フレディマックとファニーメイ

 今日の日経新聞の三分の一が米国住宅抵当公社2社の公的支援問題に当てられている。新聞に書かれてないことで、それなりに意味を持つと思うことを列挙すると次のようになる。
(1)この2社以外に、米国住宅ローン証券化の公的保証機関として、GNMA(Government National Mortgage Association,政府抵当金庫、ジェニーメイ)があり、この機関は米国政府の機関であることから、ジェニーメイによる保証は正真正銘の政府保証である。
(2)これに対して、フレディマックファニーメイは「暗黙の政府保証」と言われているが、正確には米国政府が両社それぞれに22.5億ドルの与信枠を供与し、大統領による取締役の任命など米国政府の特別な保護観察下にあることから、GSE(政府支援機関)と位置付けられていることを指しているに過ぎない。この政府との契約関係を前提として、2社は株式を上場し、株式価値最大化を目標に運営されて来た。

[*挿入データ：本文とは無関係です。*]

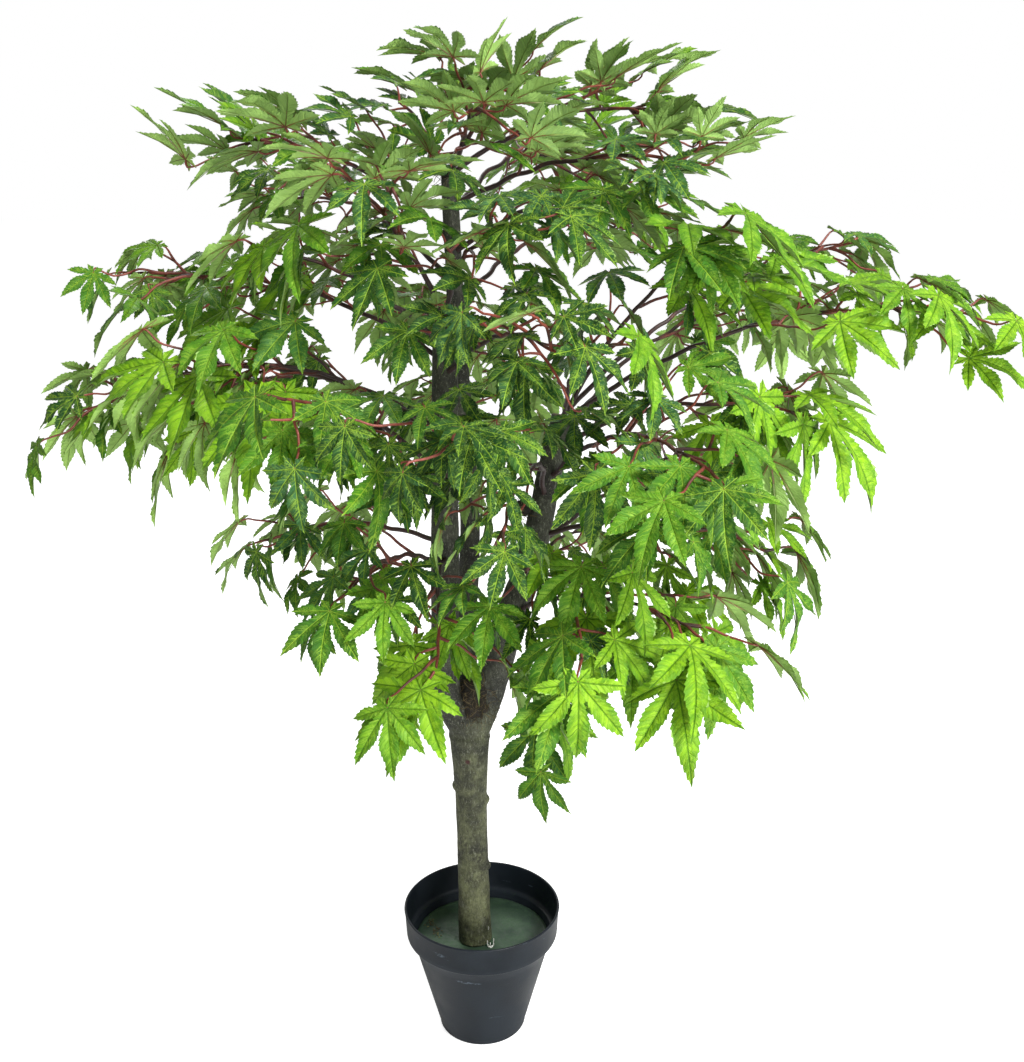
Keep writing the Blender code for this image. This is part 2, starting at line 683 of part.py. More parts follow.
class Grower:
    """Places the sprays one after another, each part only where it is clear and in its own space."""

    def __init__(self):
        self.solids = Solids()
        self.blade = leaf_blade()
        self.limbs = {}
        self.marks = {}

    def own_space(self, name, point):
        own = min((point - mark).length for mark in self.marks[name])
        return all(
            own < OWN_SPACE * (point - mark).length
            for other, marks in self.marks.items()
            if other != name
            for mark in marks
        )

    def add_wire(self, spray, rng):
        wire = seat(spray, self.solids, rng)
        bough = stretch(wire, 0.0, spray.bough, BOUGH_POINTS) if spray.bough else None
        foot = spray.bough + 1.5 * GAP / spray.length if spray.bough else 0.0
        limbs = Limbs(bough, stretch(wire, foot, 1.0, STEM_POINTS))
        self.limbs[spray.name] = limbs
        for limb in filter(None, limbs):
            self.solids.add(*prism(*limb))
        self.marks[spray.name] = stretch(wire, spray.bough or BARE, 1.0, 8).points

    def grow_leaf(self, spray, line, radii, ahead, scale, rng, tries=TRIES):
        """A leaf whose stalk starts with a line and ends in a petiole, or None where no try is clear."""
        for _ in range(tries):
            sway = SWAY * Vector((rng.uniform(-1, 1), rng.uniform(-1, 1), rng.uniform(-0.6, 1)))
            way = (ahead + sway).normalized()
            hub = line[-1] + PETIOLE_LENGTH * rng.uniform(0.7, 1.3) * way
            length = LARGER * scale * LEAF_LENGTH[spray.kind] * rng.uniform(0.9, 1.1)
            leaf = Leaf(line, radii, leaf_place(hub, way, spray, rng), length)
            middle = leaf.place @ Vector((0.5 * length, 0, 0))
            if way.dot(middle - hub) < STALK_BEHIND * length or before_fork(middle):
                continue
            if not self.own_space(spray.name, middle):
                continue
            if self.solids.hit(*leaf_solid(self.blade, from_root(leaf, ROOT_FREE), CLEAR)):
                continue
            self.solids.add(*leaf_solid(self.blade, from_root(leaf, ROOT_FREE / 2)))
            return leaf
        return None

    def grow_twig(self, spray, root, ahead, length, rng):
        """A side twig that sags to its end leaf, or None where no try is clear."""
        for _ in range(TRIES):
            sway = SWAY * Vector((rng.uniform(-1, 1), rng.uniform(-1, 1), rng.uniform(-1, 1)))
            way = (ahead + sway).normalized()
            middle = root + 0.5 * length * way
            onward = (way - 0.25 * Vector((0, 0, 1))).normalized()
            line = [root, middle, middle + 0.5 * length * onward]
            radii = [TWIG_RADIUS, TWIG_RADIUS, PETIOLE_RADIUS]
            twig = self.grow_leaf(spray, line, radii, onward, 1.05, rng, tries=2)
            if twig:
                return twig
        return None

    def grow_mass(self, spray, rng):
        """The leaves of one spray's mass: on its stem's tip, on side twigs and straight on the stem."""
        stem = self.limbs[spray.name].stem
        first = 0.03 if spray.bough else BARE
        tip, ahead, radius = along(*stem, 1.0)
        leaves = [self.grow_leaf(spray, [tip], [radius], ahead, 1.1, rng)]
        count = int((1 - (spray.bough or BARE)) * spray.length / TWIG_SPACING)
        for i in range(count):
            root, ahead, _ = along(*stem, first + (1 - first) * i / count)
            side = Vector((ahead.y, -ahead.x, 0)).normalized() * (-1) ** i
            tilt = math.radians(rng.uniform(-35, 50))
            out = math.cos(tilt) * side + math.sin(tilt) * Vector((0, 0, 1))
            angle = math.radians(TWIG_ANGLE)
            length = TWIG_LENGTH * (1 - 0.45 * i / count) * rng.uniform(0.85, 1.15)
            twig = self.grow_twig(spray, root, math.cos(angle) * ahead + math.sin(angle) * out, length, rng)
            if twig:
                root = twig.line[0].lerp(twig.line[1], 0.9)
                ahead = (twig.line[2] - twig.line[0]).normalized()
                out = (ahead - 0.9 * side + Vector((0, 0, 0.3))).normalized()
                leaves += [twig, self.grow_leaf(spray, [root], [PETIOLE_RADIUS], out, 0.95, rng)]
        for turn in (-1, 1) if spray.length > SHORT else (1,):
            root, ahead, _ = along(*stem, 0.87)
            out = Vector((ahead.y, -ahead.x, 0.2)).normalized() * turn
            way = (ahead + out).normalized()
            leaves.append(self.grow_leaf(spray, [root], [PETIOLE_RADIUS], way, 1.0, rng))
        return leaves


def spray_random(spray):
    return random.Random(101 * SPRAYS.index(spray) + 7)


def make_bough(spray, bough, collection):
    mesh = tube_mesh(*bough, 6)
    smooth(mesh)
    return add_object("bough_" + spray.name, mesh, collection, WIRE_BROWN)


def make_mass(spray, stem, leaves, blade, collection):
    """One spray's foliage: its stem with the leaf on its tip, and its other leaves on their stalks.

    Where the union doesn't close, the last leaf is left out and it is made again.
    """
    end, *others = leaves
    stalks = [end._replace(line=stem.points, radii=stem.radii)] if end else []
    stalks += [leaf for leaf in others if leaf]
    node = None
    while not node:
        pieces = [] if end else [loose(tube_mesh(*stem, 3))]
        for leaf in stalks:
            mesh = bpy.data.meshes.new("leaf")
            corners, faces = leaf_solid(blade, leaf)
            mesh.from_pydata(corners, [], faces)
            pieces.append(loose(mesh))
        node = join("leaves_" + spray.name, pieces, LEAF_GREEN[spray.kind], collection, solver="MANIFOLD")
        stalks.pop()


def mesh_polygons(obj):
    mesh = evaluated_mesh(obj)
    return [v.co.copy() for v in mesh.vertices], [tuple(f.vertices) for f in mesh.polygons]


def main():
    clear_scene()
    tree = new_collection("potted_maple")
    cutting = new_collection("cutters")
    three_sided_section(cutting)

    make_pot(tree)
    make_fill(tree)
    holders = [make_trunk(tree)]
    holders += [make_stem(name, tree) for name in STEMS]
    cutters = make_cutters(cutting)
    holders += [make_coir(name, tree, cutters.values()) for name in COIR]

    grower = Grower()
    for holder in holders:
        grower.solids.add(*mesh_polygons(holder))
    streams = {spray.name: spray_random(spray) for spray in SPRAYS}
    for spray in SPRAYS:
        grower.add_wire(spray, streams[spray.name])
    for spray in SPRAYS:
        leaves = grower.grow_mass(spray, streams[spray.name])
        bough, stem = grower.limbs[spray.name]
        if bough:
            make_bough(spray, bough, tree)
        make_mass(spray, stem, leaves, grower.blade, tree)


main()
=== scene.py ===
"""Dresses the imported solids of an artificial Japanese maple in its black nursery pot.

One operator makes each group of pieces: the pot, its set fill, the wood of the trunk and stems, the coir
tufts, the wires with their twigs, the leaves, and the stage. The sprays grow by the same seeded rule as the
solids, which a second, finer growth then fills out. All sizes are in metres, +Z up.
"""

import functools
import json
import math
import random
from collections import namedtuple

import bmesh
import bpy
import numpy as np
from bpy.props import FloatProperty, FloatVectorProperty, IntProperty, PointerProperty
from mathutils import Matrix, Vector, noise
from mathutils.bvhtree import BVHTree

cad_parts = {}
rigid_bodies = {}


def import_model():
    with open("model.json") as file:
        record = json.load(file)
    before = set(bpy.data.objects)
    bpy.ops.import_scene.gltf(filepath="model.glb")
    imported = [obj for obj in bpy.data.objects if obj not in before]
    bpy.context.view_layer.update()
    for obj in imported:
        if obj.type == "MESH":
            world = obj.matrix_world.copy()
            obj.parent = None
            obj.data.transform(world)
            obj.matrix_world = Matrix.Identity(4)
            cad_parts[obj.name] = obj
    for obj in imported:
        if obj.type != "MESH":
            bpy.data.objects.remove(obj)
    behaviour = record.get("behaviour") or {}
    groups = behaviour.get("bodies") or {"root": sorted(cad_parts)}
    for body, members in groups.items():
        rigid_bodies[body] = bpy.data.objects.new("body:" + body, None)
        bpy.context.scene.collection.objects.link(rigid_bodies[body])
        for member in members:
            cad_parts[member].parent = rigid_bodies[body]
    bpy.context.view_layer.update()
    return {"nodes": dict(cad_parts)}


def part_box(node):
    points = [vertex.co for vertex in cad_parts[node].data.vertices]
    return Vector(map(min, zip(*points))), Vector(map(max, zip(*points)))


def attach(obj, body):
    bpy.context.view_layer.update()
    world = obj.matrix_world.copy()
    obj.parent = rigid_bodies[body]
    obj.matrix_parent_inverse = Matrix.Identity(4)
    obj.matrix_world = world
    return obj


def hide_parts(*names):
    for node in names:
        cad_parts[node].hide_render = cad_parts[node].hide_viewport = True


bl_info = {
    "name": "Potted Japanese maple",
    "version": (1, 0, 0),
    "blender": (4, 5, 0),
    "location": "3D View > Sidebar > Maple",
    "description": "Dresses the solids of an artificial Japanese maple in its nursery pot",
    "category": "Add Mesh",
}

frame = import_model()

GAP = 0.0003

# Pot and fill, as their solids
POT_HEIGHT = 0.155
RIM_RADIUS = 0.090
COLLAR_HEIGHT = 0.037
COLLAR_FOOT_RADIUS = 0.0875
BODY_RADIUS = 0.081
FOOT_RADIUS = 0.0495
WALL = 0.0015
LIP = 0.0028
FILL_TOP = 0.111
FILL_FOOT = 0.0023
FILL_RINGS = 26
FILL_CREEP = 0.006               # how far from the pot's wall the fill starts to rise
POT_STEPS, FILL_STEPS = 160, 120
POT_CREASE = 50                  # degrees from which an edge is a sharp one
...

(3)数年前から住宅抵当公社2社に関しては、金利リスクを取り過ぎているので、AAA格債券とは考えるべきではないし、2社の債券を買い過ぎない方が良いという話が事情通の間には流れており、サブプライム住宅ローン問題だけで、急速な経営悪化が引き起こされただけではないと推測される。期限前返済権付長期固定金利の住宅ローンの金利リスク管理は、大変に難しい上に、CMOと言った加工商品の残高も多く、全貌を把握することは先ず不可能と言ってよい。
(4)上記のような筋論が米国内で指摘され、米国政府の対応が遅れると、この2社が関係する金融・証券取引があまりに多く、しかも複雑であることから、グローバルな金融市場の混乱が深刻化することが懸念される。

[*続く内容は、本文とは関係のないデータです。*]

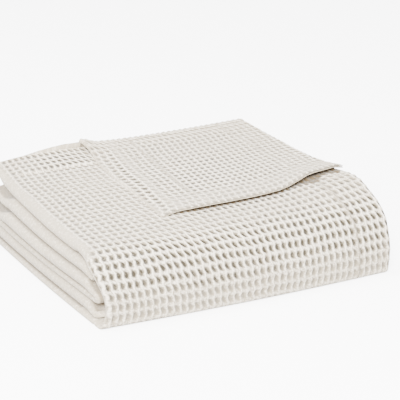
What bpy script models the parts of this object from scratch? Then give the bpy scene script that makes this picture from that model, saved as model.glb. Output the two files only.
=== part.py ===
# A folded cotton waffle blanket, lying on a flat surface.
#
# The blanket is one cloth. It is folded in half along its length, so that each layer of the stack is two
# plies joined by a soft fold at the left end and open, with the side hems together, at the right end. The
# doubled cloth then goes back and forth from front to back: eight inner turns, then under the stack, up
# around the front as one big rounded nose, back over the top, and forward again as a narrower flap.
# The top layer and the flap are pressed thinner towards the back.
#
# X runs along the width (right is +X), Y from the front to the back, Z up. Sizes are in metres.
# The shape is first laid out neat, with its front left bottom corner at the origin. Then its layers are
# pressed down to the heights of its uneven top, its sides are waved, and it is centred on its footprint.

import bmesh
import bpy
import math

import numpy as np

# Driving dimensions
WIDTH = 0.400
PLY = 0.0042
PLY_GAP = 0.0012
LAYER_COUNT = 10
THIN_PLY = 0.0024
FLAP_REST_GAP = 0.0020
THIN_FROM = 0.180
THIN_OVER = 0.150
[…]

(5)米国政府は、「暗黙の米国政府保証取引」として、世界中から米国住宅市場に資金を引き込んできたわけであるから、政府とこの2社との契約や、この2社内部で繰り広げられたであろう強欲資本主義の経営責任を云々するのではなく、直ちにこの2社の債務は米国政府の債務と見なすことを解り易く宣言すべきである。